The Hunt for a Patriarch
In the late 1990s, a 24-year-old animator named Seth MacFarlane sold a pilot to the Fox Broadcasting Company based on his student film. The show, then titled "Family Guy," needed a full cast, starting with its bumbling, loveable patriarch, Peter Griffin.
In traditional television production, the creator creates, and the actors act. The studio's assumption was that they would embark on a standard casting process, bringing in established voice actors to read for the part of the show's central character. MacFarlane was the showrunner, a prodigy for his age, but his role was supposed to be behind the scenes—writing, directing, and overseeing the vision. The idea that he would also star in the show, let alone as the main character, wasn't on the studio's radar.
An Accidental Audition
So, how did MacFarlane end up as the voice of Peter? It was a mix of convenience, creative vision, and economics. MacFarlane already had the voice for Peter in his head. He based the sound on the thick, expressive Rhode Island accents of security guards he'd known in college. He described the vocal inspiration as coming from "guys who would not think before they spoke," with "no self-editing mechanism." As he developed the pilot, MacFarlane chose to voice Peter and other characters himself in the initial pitch, believing it was easier to demonstrate the voices he envisioned than to explain them to another actor. It was a practical move, but it wasn't meant to be the final plan.
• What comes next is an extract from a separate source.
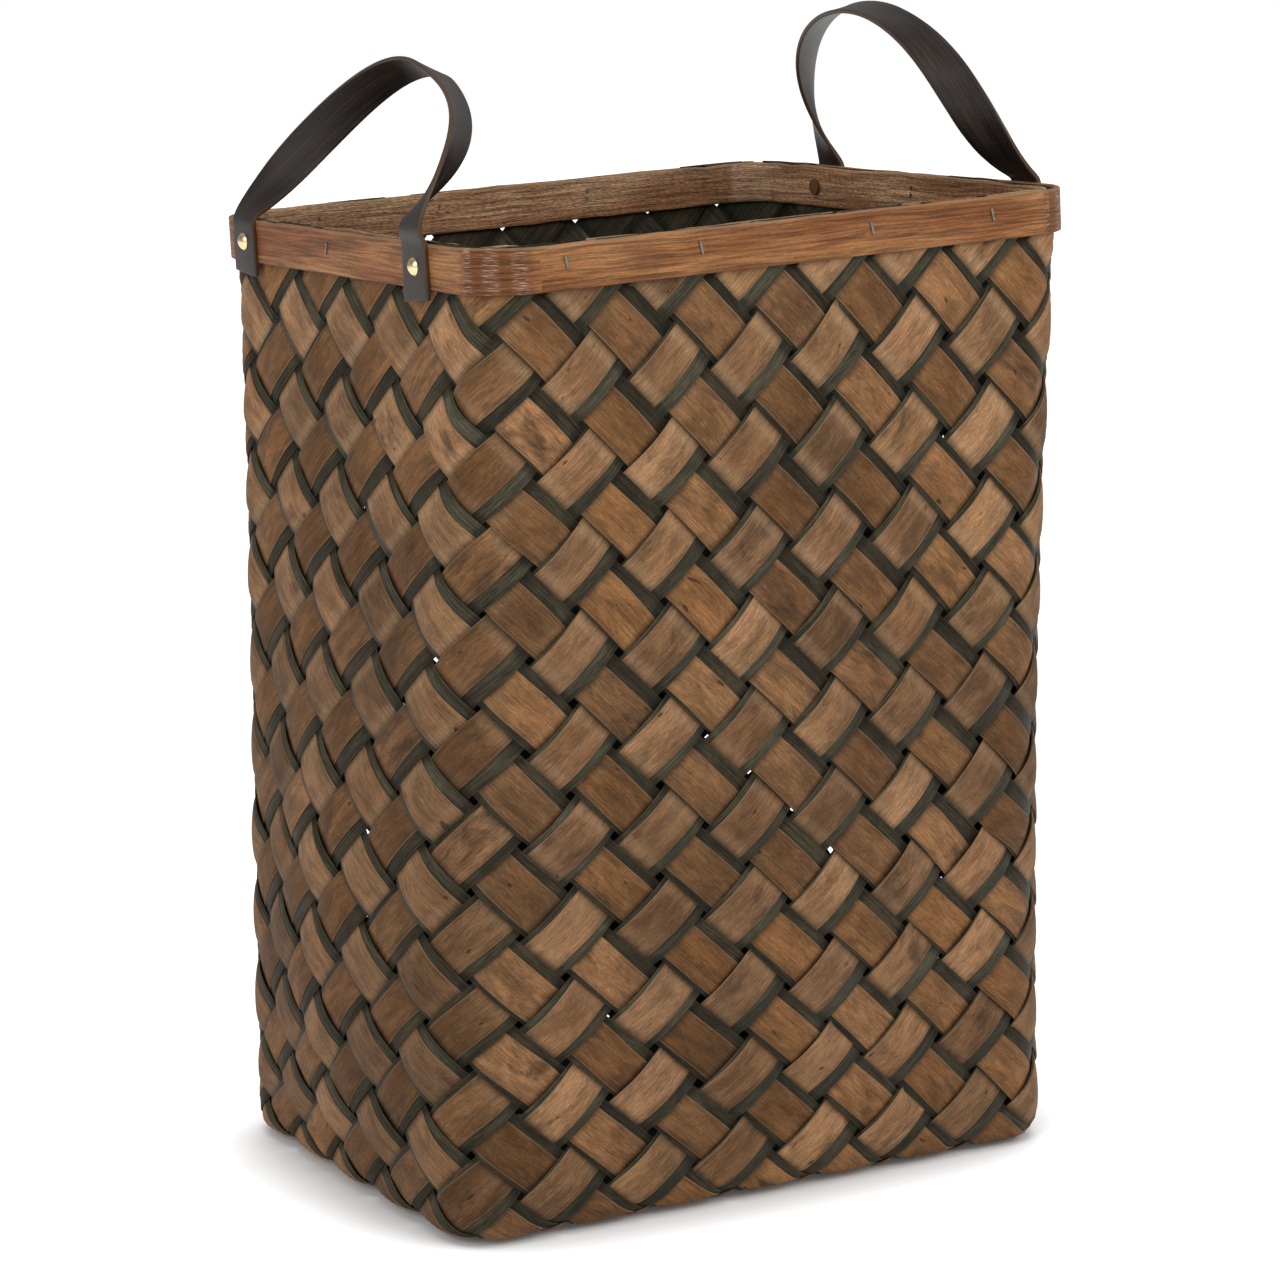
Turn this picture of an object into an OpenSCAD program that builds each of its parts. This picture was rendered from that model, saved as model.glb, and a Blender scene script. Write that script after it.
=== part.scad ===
// Tall laundry basket of plaited wood strips with a bent-wood rim and two riveted strap handles.
// Millimetres. X runs along the long side, Y along the short side, Z is up.
// The basket stands on Z = 0, centred on the Z axis; the front is towards -Y.

/* [Woven wall] */
// Height of the rim's lower edge above the floor
wall_h = 456; // [400:1:520]
// Thickness of the plaited wall
wall_t = 5; // [4:0.1:6]
// Thickness of the plaited wall where the rim hoops squeeze it
rim_grip = 3; // [2.4:0.1:4]
// Middle of the wall along X, at the foot
foot_w = 336; // [320:1:350]
// Middle of the wall along Y, at the foot
foot_d = 240; // [225:1:260]
// Middle of the wall along X, a third of the way up
belly_w = 347; // [330:1:360]
// Middle of the wall along Y, a third of the way up
belly_d = 251; // [235:1:275]
// Middle of the wall along X, two thirds of the way up
shoulder_w = 333; // [320:1:345]
// Middle of the wall along Y, two thirds of the way up
shoulder_d = 264; // [250:1:285]
// Corner radius at the foot
foot_corner_r = 20; // [16:1:30]
// Corner radius a third of the way up
belly_corner_r = 46; // [30:1:60]
// Corner radius two thirds of the way up
shoulder_corner_r = 38; // [30:1:50]
// How far the sides bow outwards a third of the way up
belly_bow = 11.5; // [0:0.5:16]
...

The Studio's Shocking Realization
The "stunning" part of the casting story isn't that MacFarlane gave a great performance, but the circumstances that made it permanent. When Fox executives saw the 15-minute pilot, which MacFarlane had produced on a shoestring budget of $50,000, they were impressed enough to greenlight the series. But when it came to casting, a surprising reality emerged. MacFarlane noted in interviews that the show's initial budget was small. Hiring a creator who could also voice not just the main character, but several others, was an incredible cost-saving measure. MacFarlane himself believed it was easier to simply portray the voices he'd already perfected. The studio, likely seeing the financial and creative efficiency, agreed. The decision to have the showrunner voice the lead was unorthodox and centralized an enormous amount of creative control in one person, a rarity for a network production. It wasn't a hostile shock, but a realization that their young showrunner was a one-man-band who could do the job of four or five people.
An Unlikely Multi-Hyphenate Star
The gamble paid off. Not only did MacFarlane voice Peter, but he also became the voice of the family's intellectual dog Brian (using his natural speaking voice), the megalomaniacal baby Stewie, and the perverted neighbor Quagmire, among many others. This feat of vocal versatility is legendary in the industry. Even seasoned casting directors who joined the show years later were amazed at MacFarlane's ability to switch between Peter, Stewie, Brian, and Quagmire in a single take during recording sessions. What started as a cost-effective, practical solution for a pilot became the show's signature strength. The creator wasn't just guiding the ship; he was the voice in its sails, its foghorn, and its bellowing, laughing captain, all at the same time.